11. Trading Strategy Examples

11.1. Moving Average Crossover Strategy

Indicators:

  • 50 EMA and 200 EMA
    Entry:
  • Buy when 50 EMA crosses above 200 EMA.
    Exit:
  • Opposite crossover or stop-loss under support.

11.2. RSI Divergence Strategy

Indicators:

  • RSI
    Entry:
  • Look for bullish/bearish divergence.
    Exit:
  • Take profit at key support/resistance.

11.3. Bollinger Band Breakout

Indicators:

  • Bollinger Bands
    Entry:
  • Enter when price breaks out of a tight band range.
    Exit:
  • Use ATR or fixed pip target.

11.4. Ichimoku Cloud Trend Strategy

Indicators:

  • Ichimoku Kinko Hyo
    Entry:
  • Buy when price is above the cloud and Tenkan-sen crosses Kijun-sen upward.
    Exit:
  • Close when price enters the cloud or crossover occurs downward.

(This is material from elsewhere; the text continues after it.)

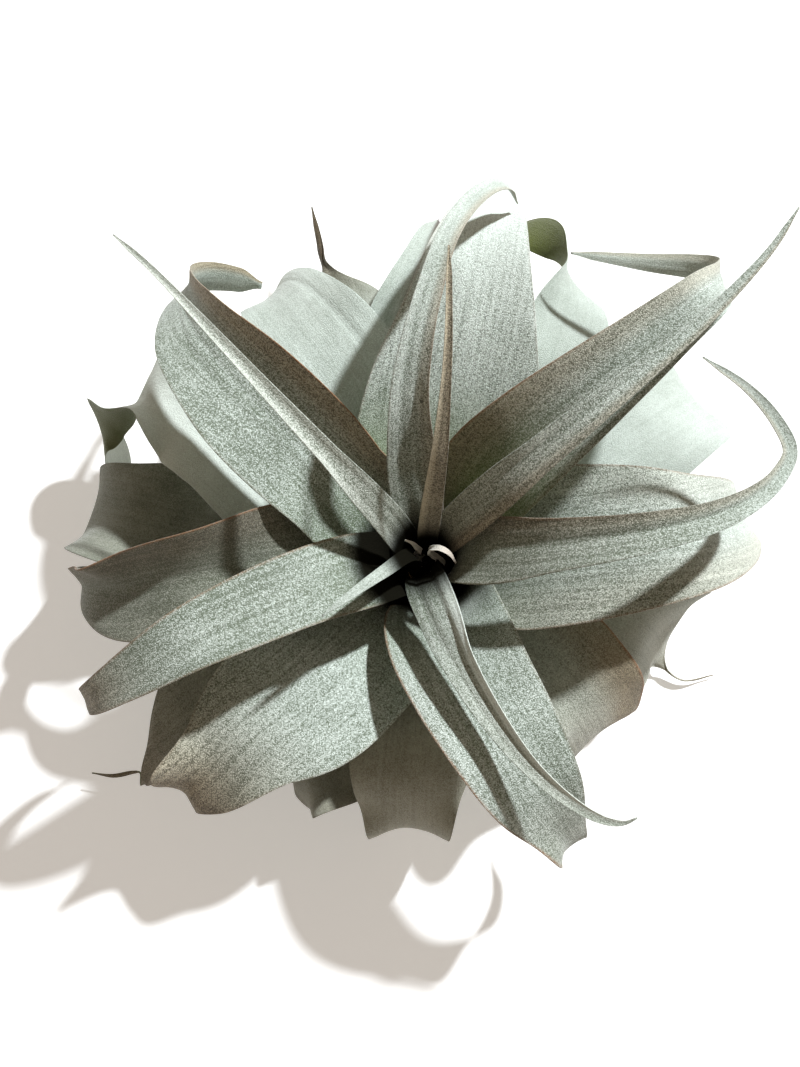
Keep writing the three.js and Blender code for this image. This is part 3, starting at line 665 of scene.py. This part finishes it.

12. Risk Management Tools on Charts

Besides entry and exit signals, charts also support tools for risk management:

  • Stop-loss placement using ATR
  • Take-profit based on recent swing highs/lows
  • Position size calculator indicators
  • Trade simulators and replay tools

13. Psychological and Sentiment Indicators

Though not always on the chart, these tools influence market moves.

  • Commitment of Traders (COT) Report
  • Retail Sentiment Indicators (from brokers like IG or OANDA)
  • News sentiment tools
  • Economic calendars embedded in platforms

Conclusion

Forex charting is both an art and a science. With the right tools and indicators, traders can gain deep insights into market movements, enhance precision, and improve risk-to-reward ratios. However, no single tool guarantees success.

The key is to develop a strategy that suits your trading style—whether scalping, day trading, or swing trading—and consistently use a combination of indicators that complement each other rather than duplicate signals.

To summarize:

  • Use trend indicators to determine direction.
  • Use momentum indicators for timing entries.
  • Use volatility indicators to understand price fluctuations.
  • Use support/resistance tools to define high-probability zones.
  • Combine tools intelligently to build robust strategies.